Matt Dillon wore a cowboy hat and killed people. It seemed like every week the protagonist of the popular television series Gunsmoke shot somebody. Dead. Some weeks he had more than one victim, if victim is the right word. The killing was always justifiable. Usually it was in a gunfight and the other guy always drew first.
Miss Kitty had red hair and ran the saloon. She never showed her titties. Nor did her saloon girls. That is the way it was in those days. Not the 1870's, I mean the nineteen sixties and seventies. You could show violence on TV but not the human body. Matt beat people up, got into fights on a regular basis, and he had real good reasons to get angry. His clothes and his mouth were always clean. Nothing anyone did would make him swear. Oddly enough the bad guys who killed in cold blood didn't cuss either.
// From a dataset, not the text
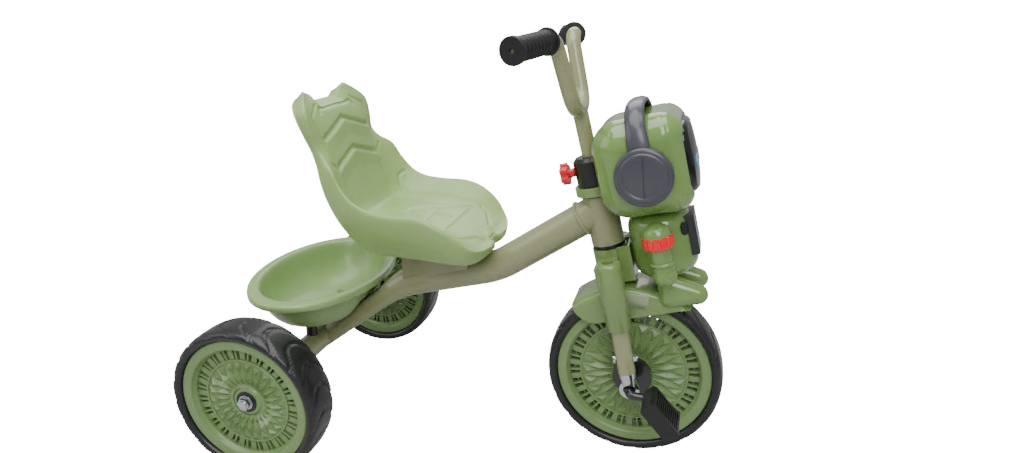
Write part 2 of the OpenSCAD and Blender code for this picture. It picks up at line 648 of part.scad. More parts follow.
module seat_bracket() color("#6d6f5f") difference() {
    translate([seat_x - bracket_back, -bracket_y, seat_z - 60])
        cube([bracket_back + bracket_front, 2 * bracket_y, 60 - plate_t - fit]);
    translate([seat_x - bracket_back - 1, 3 - bracket_y, seat_z - 61])
        cube([bracket_back + bracket_front + 2, 2 * bracket_y - 6, 58 - plate_t - fit]);
    main_run(main_r + fit);
    stay_run(fit);
    in_side_plane() translate([0, 0, -50]) linear_extrude(100)
        polygon([corner2 - [80, 120], corner2 - [80, 0], corner2, corner1, corner1 - [0, 120]]);
}
bolt_places = [[-52, -38], [-52, 38], [36, -38], [36, 38]];
module seat_plate() color("#1a1a1c") translate([seat_x, 0, seat_z - plate_t]) difference() {
    translate([-80, 0, 0]) linear_extrude(plate_t - fit) translate([72, 0]) rounded_square(144, 112, 10);
    for (p = bolt_places) translate([p[0], p[1], -1]) cylinder(r = 3 + fit, h = plate_t + 2);
}
module seat_bolts() color("#c9cbcd") translate([seat_x, 0, seat_z - plate_t]) for (p = bolt_places)
    translate([p[0], p[1], 0]) {
        translate([0, 0, -3]) cylinder(r = 3, h = plate_t + 3 - fit);
        translate([0, 0, -4.5 - fit]) cylinder(r = 6, h = 4.5);
    }

// ---------- Basket ----------
bowl_a = basket_a - rim_w + basket_wall;
bowl_b = basket_b - rim_w - 5 + basket_wall;
module bowl(grow) translate([basket_x, 0, basket_z]) hull() intersection() {
    scale([bowl_a + grow, bowl_b + grow, basket_d + grow]) sphere(r = 1, $fn = 36);
    translate([0, 0, -200]) cube([400, 400, 400], center = true);
}
module oval(grow, z, h) translate([basket_x, 0, basket_z + z]) linear_extrude(h) hull()
    scale([basket_a + grow, basket_b + grow]) circle(r = 1, $fn = 72);
module basket() color("#8fa774") difference() {
    union() {
        difference() {
            union() {
                bowl(0);
                oval(0, -basket_wall, basket_wall);
            }
            bowl_void();
        }
        difference() {
            oval(0, -lip_h, lip_h);
            oval(-2.5, -lip_h - 1, lip_h + 2);
        }
        intersection() {
            bowl(0);
            stay_run(basket_wall + 0.5);
        }
    }
    stay_run(0.5);
    for (side = [-1, 1]) translate([rear_x, side * post_y, basket_z - basket_d - 5])
        cylinder(r = 2.5 + fit, h = basket_d);
}
module bowl_void() {
    bowl(-basket_wall);
    oval(bowl_a - basket_wall - basket_a, -0.5, 5);
}
module basket_posts() color("#1c1c1e") for (side = [-1, 1]) difference() {
    translate([rear_x, side * post_y, rear_wheel_r]) cylinder(r = post_r, h = basket_z - rear_wheel_r - 40);
    on_axle(rear_x, rear_wheel_r) cylinder(r = axle_tube_r + fit, h = 300, center = true);
    bowl(fit);
    stay_run(fit);
    translate([rear_x, side * post_y, rear_wheel_r + axle_tube_r + 4]) cylinder(r = 2.5 + fit, h = 80);
}
module basket_screws() color("#c9cbcd") for (side = [-1, 1]) translate([rear_x, side * post_y, 0]) {
    foot = rear_wheel_r + axle_tube_r + 6;
    translate([0, 0, foot]) cylinder(r = 2.5, h = screw_z - foot + 3);
    translate([0, 0, screw_z]) cylinder(r = 6, h = 3);
}
screw_z = basket_z + 1.5 - (basket_d - basket_wall) * sqrt(1 - pow((post_y + 6) / (bowl_b - basket_wall), 2)
    - pow(12 / (bowl_a - basket_wall), 2));

// ---------- Robot ----------
module in_head() { on_steering() translate([0, 0, head_mid_s]) children(); }
module head_solid(grow) translate([(head_back + head_front) / 2, 0, 0])
    rounded_box(head_front - head_back + 2 * grow, 2 * robot_head_y + 2 * grow, head_h + 2 * grow,
        head_round + grow);
module head_shell() difference() {
    head_solid(0);
    difference() {
        head_solid(-shell_wall);
        cylinder(r = channel_r + shell_wall, h = 300, center = true);
    }
    cylinder(r = channel_r, h = 300, center = true);
}
seam_x = robot_x + 1;
module robot_head_rear() color("#6f9459") in_head() intersection() {
    head_shell();
    translate([seam_x - 150 - fit, 0, 0]) cube(300, center = true);
}
module robot_head_front() color("#6f9459") in_head() difference() {
    intersection() {
        head_shell();
        translate([seam_x + 150, 0, 0]) cube(300, center = true);
    }
    visor_prism(fit);
}
module visor_prism(grow) translate([100, 0, 0]) rotate([90, 0, 90]) linear_extrude(80)
    rounded_square(2 * (visor_y + grow), visor_h + 2 * grow, 26 + grow);
module dome(grow) translate([dome_x, 0, 0]) sphere(r = visor_dome_r + grow, $fn = 96);
module robot_visor() color("#101418") in_head() difference() {
    intersection() {
        visor_prism(0);
        dome(0);
        translate([head_front - 16 + 100, 0, 0]) cube(200, center = true);
    }
    intersection() {
        visor_prism(-2.5);
        dome(-2.5);
    }
}
eye_y = 22;
module robot_eyes() color("#35c8e0") in_head() for (side = [-1, 1]) intersection() {
    difference() {
        dome(1);
        dome(fit);
    }
    translate([80, side * eye_y, -7]) rotate([90, 0, 90]) linear_extrude(90) racetrack(18, 30);
}
cup_place = [seam_x, -5];
module headband() color("#55575f") in_head() translate([cup_place[0] - band_w / 2, 0, cup_place[1]])
    difference() {
        rotate([90, 0, 90]) linear_extrude(band_w) intersection() {
            difference() {
                rounded_square(2 * (robot_head_y + 12), 2 * band_up, 45);
                rounded_square(2 * (robot_head_y + 12 - band_t), 2 * (band_up - band_t), 36);
            }
            translate([-150, 0]) square([300, 200]);
        }
        translate([band_w / 2, 0, 0]) rotate([90, 0, 0]) cylinder(r = cup_r + fit, h = 400, center = true);
    }
band_up = head_h / 2 + 24;
module ear_cup(side) color("#55575f") in_head() translate([cup_place[0], side * robot_head_y, cup_place[1]])
    rotate([-side * 90, 0, 0]) rotate_extrude() polygon([
        [0, fit], [cup_r - 9, fit], [cup_r - 9, 4], [cup_r - 1, 4], [cup_r, 5.5], [cup_r, 11],
        [cup_r - 2.5, 14], [cup_r - 7, 14.5], [cup_r - 8, 16.5], [cup_r - 12, 16.5], [cup_r - 13.5, 15.5],
        [0, 15.5]
    ]);
module left_ear_cup() ear_cup(1);
module right_ear_cup() ear_cup(-1);
module on_body() { on_steering() translate([robot_x, 0, body_s]) children(); }
module body_solid(grow) rotate_extrude() intersection() {
    translate([0, body_h / 2]) rounded_square(2 * (robot_body_r + grow), body_h + 2 * grow, 22 + grow);
    translate([0, -50]) square([200, body_h + 100]);
}
module robot_body() color("#6f9459") on_body() difference() {
    body_solid(0);
    body_solid(-shell_wall);
    on_button() button_block(12 + 2 * gap, 18 + 2 * gap, 30, 60);
}
module on_button() { translate([0, 0, button_s - body_s]) rotate([0, 0, button_angle]) children(); }
module button_block(w, h, x0, x1) translate([x0, 0, 0]) rotate([90, 0, 90])
    linear_extrude(x1 - x0) rounded_square(w, h, 5.5);
module side_button() color("#20242a") on_body() on_button() {
    face = robot_body_r - shell_wall - 1.3;
    button_block(16, 22, face - 2.5, face);
    button_block(12, 18, face - 0.01, robot_body_r + 1.2);
}
module chest_panel() color("#20242a") on_body() difference() {
    translate([robot_body_r - 12, -25, 27]) cube([16, 50, 57]);
    body_solid(fit);
    on_button() button_block(12 + 2 * gap, 18 + 2 * gap, 30, 80);
}
module battery_box() color("#1c1c1e") on_body() translate([0, 0, box_s - body_s + 5 + box_h / 2])
    cube([56, 62, box_h - 2], center = true);
module speaker() color("#3a3a3e") on_body() translate([28 + fit, 0, box_s - body_s + 5 + box_h / 2])
    rotate([0, 90, 0]) {
        cylinder(r = 14, h = 4);
        cylinder(r1 = 12, r2 = 8, h = 9.5);
    }
module arm(side) color("#6f9459") on_body() difference() {
    translate([0, side * arm_y, 0]) {
        translate([0, 0, arm_s - body_s - 32]) cylinder(r = arm_r, h = 40);
        translate([0, 0, arm_s - body_s + 8]) sphere(r = arm_r);
        translate([0, 0, arm_s - body_s - 34]) cylinder(r = arm_r + 1.5, h = 4);
        translate([0, 0, arm_s - body_s - 50]) sphere(r = arm_r + 1.5);
        translate([0, 0, arm_s - body_s - 50]) cylinder(r = arm_r - 1, h = 20);
    }
    body_solid(fit);
}
module left_arm() arm(1);
module right_arm() arm(-1);
module shoulder_rings() color("#e2343c") on_body() for (side = [-1, 1]) difference() {
    translate([0, side * arm_y, arm_s - body_s - 9]) ring(arm_r + 6, arm_r + fit, 17);
    body_solid(fit);
}
foot_y = 30;
module robot_feet() color("#6f9459") for (side = [-1, 1]) difference() {
    on_body() translate([0, side * foot_y, 0]) {
        hull() {
            translate([-2, 0, -26]) sphere(r = 18, $fn = 24);
            translate([36, 0, -29]) sphere(r = 14, $fn = 24);
            translate([2, 0, -12]) sphere(r = 16, $fn = 24);
        }
        translate([-2, 0, -16]) cylinder(r = 15, h = 30);
    }
    on_body() body_solid(fit);
    on_body() translate([0, 0, -144]) cube([300, 200, 200], center = true);
    for (k = [-1, 1]) on_body() translate([0, k * arm_y, arm_s - body_s - 50]) sphere(r = arm_r + 1.5 + gap);
    translate([front_x, 0, front_wheel_r]) half_ring(fit);
    mount_block();
}
module mount_block() on_steering() translate([-60, -100, crown_s - 3]) cube([60 + 32 + gap, 200, 80]);

main_tube();
rear_stay();
head_tube();
head_bush_upper();
head_bush_lower();
axle_tube();
axle_tube_plugs();
rear_axle();
rear_axle_nuts();
seat_bracket();
seat_plate();
seat();
seat_bolts();
basket();
basket_posts();
basket_screws();
left_rear_rim();
left_rear_tyre();
left_rear_bushes();
right_rear_rim();
right_rear_tyre();
right_rear_bushes();
fork_crown();
steerer();
left_fork_sleeve();
right_fork_sleeve();
left_fork_leg();
right_fork_leg();
dropouts();
dropout_bushes();
leg_bolts();
front_fender();
mount_upright();
clamp_collar();
clamp_knob();
robot_ring();
robot_head_rear();
robot_head_front();
robot_visor();
robot_eyes();
headband();
left_ear_cup();
right_ear_cup();
robot_body();
chest_panel();
battery_box();
speaker();
side_button();
left_arm();
right_arm();
shoulder_rings();
robot_feet();
handlebar();
left_grip();
right_grip();
front_rim();
front_tyre();
crank_axle();
left_pedal();
right_pedal();
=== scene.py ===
import math

import bmesh
import bpy
from mathutils import Matrix, Vector


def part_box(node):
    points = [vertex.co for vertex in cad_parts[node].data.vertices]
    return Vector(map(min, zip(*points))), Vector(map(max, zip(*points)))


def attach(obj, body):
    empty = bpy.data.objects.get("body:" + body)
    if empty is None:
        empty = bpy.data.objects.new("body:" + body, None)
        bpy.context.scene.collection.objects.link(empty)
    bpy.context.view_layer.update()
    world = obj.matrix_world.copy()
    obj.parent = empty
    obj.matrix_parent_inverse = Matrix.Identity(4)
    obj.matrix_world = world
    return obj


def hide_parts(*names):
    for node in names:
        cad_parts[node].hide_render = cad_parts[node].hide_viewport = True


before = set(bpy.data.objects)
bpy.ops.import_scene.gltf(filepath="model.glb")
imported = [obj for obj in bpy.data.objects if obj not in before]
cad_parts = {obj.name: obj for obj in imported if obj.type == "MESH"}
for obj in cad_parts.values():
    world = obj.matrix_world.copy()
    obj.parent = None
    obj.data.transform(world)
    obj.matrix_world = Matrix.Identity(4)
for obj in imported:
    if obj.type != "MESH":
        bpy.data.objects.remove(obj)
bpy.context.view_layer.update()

# ---------- Studio ----------
# A plain white floor and backdrop with four broad soft lamps: above, in front, beside and behind.
# The camera stands off the tricycle's right side, a little above the handlebar.
camera_place = Vector((0.3098, -0.93729, 0.66764))
azimuth, elevation, roll = (math.radians(a) for a in (15.09, 18.64, 0.66))
back = Vector((math.sin(azimuth) * math.cos(elevation), -math.cos(azimuth) * math.cos(elevation),
               math.sin(elevation)))
level = Vector((math.cos(azimuth), math.sin(azimuth), 0))
above = back.cross(level)
right = math.cos(roll) * level + math.sin(roll) * above
top = -math.sin(roll) * level + math.cos(roll) * above
camera = bpy.data.objects.new("camera", bpy.data.cameras.new("camera"))
camera.data.lens = 24.06
camera.data.sensor_width = 36
camera.data.shift_y = -0.0028
camera.matrix_world = Matrix((
    (right.x, top.x, back.x, camera_place.x), (right.y, top.y, back.y, camera_place.y),
    (right.z, top.z, back.z, camera_place.z), (0, 0, 0, 1)))
bpy.context.scene.collection.objects.link(camera)
bpy.context.scene.camera = camera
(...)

Seeing someone naked or hearing them use the Lord's name in vain was considered to be harmful, especially to children. It still is considered harmful by many people. So much so that such things are still restricted on public airways. But graphic depictions or murder, rape, assault, and mental cruelty were and are completely acceptable. The CBS network got fined $500,000 for allowing Janet Jackson's nipple to show for a few seconds during a Superbowl broadcast. Rather stiff considering the offending part could barely be seen.
Although the rules are not as strict as they once were the broadcast airwaves are still for the most part free of bad language and sex organs, but full of violence and mayhem. Carnage is pervasive, carnality is prohibited.
I have never understood this but I have learned that people are often unwilling to talk about subjects that bring up feelings of guilt and shame. It troubles me to think that those institutions who claim to be this country's moral compass are more offended by the occasional image of an areola than by nightly depictions of the death of one person at the hands of another.